Film infiniment précieux donc, qui confère une tenue, met un peu de beauté dans notre désordre, rend ceux-là mêmes qu’on voudrait nous interdire de voir à leur humanité, à leur fragilité, c’est-à-dire à notre condition ­commune. Jacques Mandelbaum

« L’Héroïque Lande », documentaire français de Nicolas Klotz et Elisabeth Perceval (3 h 45).

SUPERHÉROÏNE DU MAUVAIS RÊVE AMÉRICAIN : « Southern Belle », de Nicolas Peduzzi

SOUTHERN BELLE Bande Annonce (2018) Documentaire
Durée : 02:12

Dans ce documentaire, qui est aussi son premier long-métrage, Nicolas Peduzzi nous plonge dans le monde de Taelor F., jeune millionnaire texane qui le traverse comme un ange de l’Apocalypse.
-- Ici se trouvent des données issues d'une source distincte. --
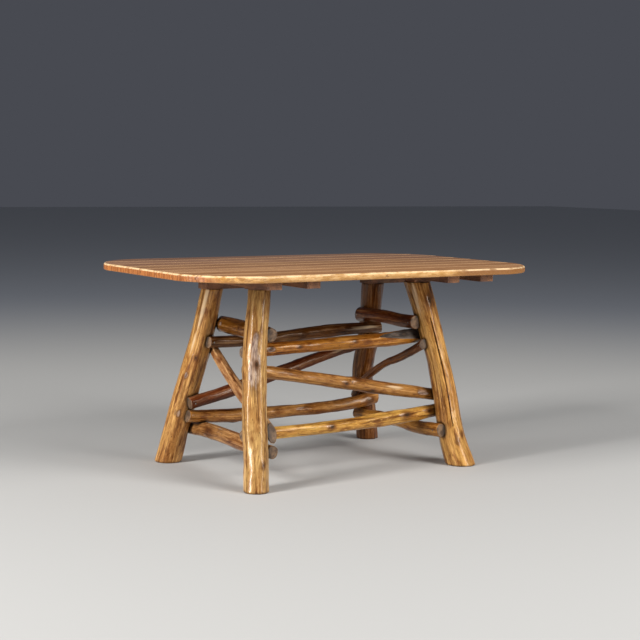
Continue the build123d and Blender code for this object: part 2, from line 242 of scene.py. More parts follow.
# Worn spots, where the varnish has gone grey: a place, half the length, half the width, and
# how worn the middle is.
WORN = {
    "leg_front_left": [((-436, -252, 430), 112, 21, 1.0), ((-418, -226, 520), 34, 14, 0.9)],
    "leg_back_left": [((-475, 224, 194), 30, 20, 0.66), ((-455, 196, 341), 26, 13, 0.6)],
    "leg_front_right": [((430, -318, 90), 40, 14, 0.9)],
    "rail_front_middle": [((354, -205, 273), 34, 13, 1.0)],
    "rail_left_lower": [((-396, 40, 150), 40, 12, 0.9)],
    "rail_left_upper": [((-356, 118, 540), 20, 14, 0.7)],
    "rail_right_upper": [((304, 176, 535), 16, 16, 0.6)],
    "rail_front_upper": [((-316, -168, 472), 24, 12, 0.9)],
}
# Painted highlights: pale lengthwise streaks where the varnish catches the light, laid on as
# colour: a place, half the length, half the width, and how strong the middle is.
PAINTED_GLEAMS = {
    "leg_front_right": [((334, -173, 630), 95, 9, 1.0)],
    "leg_back_left": [((-415, 141, 612), 120, 10, 1.0), ((-438, 176, 470), 60, 8, 0.9)],
    "rail_back_upper": [((262, 129, 489), 125, 9, 1.0)],
    "rail_back_diagonal": [((208, 156, 402), 62, 8, 1.0)],
    "rail_back_lower": [((292, 201, 172), 80, 9, 1.0)],
    "rail_front_middle": [((222, -200, 300), 60, 7, 0.9)],
    "rail_left_lower": [((-402, 20, 146), 70, 8, 0.9)],
}
# How each rail is sawn off at its start and end: which way the cut faces.
SAWN = {
    "rail_front_upper": ((-0.93, -0.30, 0.20), (0.96, 0.05, 0.28)),
    "rail_front_middle": ((-0.97, -0.10, 0.20), (0.98, -0.12, -0.12)),
    "rail_front_lower": ((-0.93, -0.36, 0.06), (0.98, -0.10, 0.12)),
    "rail_back_upper": ((-0.98, -0.10, 0.12), (0.90, -0.40, 0.16)),
    "rail_back_diagonal": ((-0.98, 0.02, -0.20), (0.97, 0.10, 0.20)),
    "rail_back_lower": ((-0.98, 0.04, 0.18), (0.95, -0.28, -0.10)),
    "rail_left_upper": ((-0.12, -0.99, 0.05), (-0.36, 0.92, 0.14)),
    "rail_left_diagonal": ((0.05, -0.87, 0.49), (-0.20, 0.97, 0.12)),
    "rail_left_lower": ((0.12, -0.99, 0.05), (-0.20, 0.96, 0.18)),
    "rail_right_upper": ((0.14, -0.98, 0.10), (-0.34, 0.93, 0.12)),
    "rail_right_diagonal": ((-0.25, -0.96, 0.10), (-0.10, 0.98, -0.16)),
    "rail_right_lower": ((0.16, -0.98, 0.10), (-0.36, 0.93, 0.05)),
}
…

Des rondeurs camouflées dans de petites robes évasées, de jolies jambes fines invariablement juchées sur des plates-formes, des boucles d’or lui dégoulinant jusqu’au creux des reins, le sac Vuitton greffé au bras et la cigarette au bec, Taelor se pose là.

Elle est une survivante, rescapée du simulacre de télé-poubelle dans lequel elle a grandi, dont elle est le pur produit. Son père a fait fortune dans l’immobilier. Il est mort quand elle avait 14 ans, peu de temps après avoir divorcé de sa mère. Celle-ci aurait alors consacré son énergie à disputer à la gamine l’héritage dont elle s’est retrouvée l’unique légataire.

Dans ce film qui, sans elle, n’aurait guère plus de profondeur qu’un reportage à la « Strip-tease », elle fait souffler un vent cassavetien. La mélancolie ravageuse qui sourd sous son masque d’indifférence la rend à la fois attachante et sublime. L’Amérique fracassée de Trump a trouvé sa Gena Rowlands. Isabelle Regnier

« Southern Belle », documentaire français de Nicolas Peduzzi (1 h 30).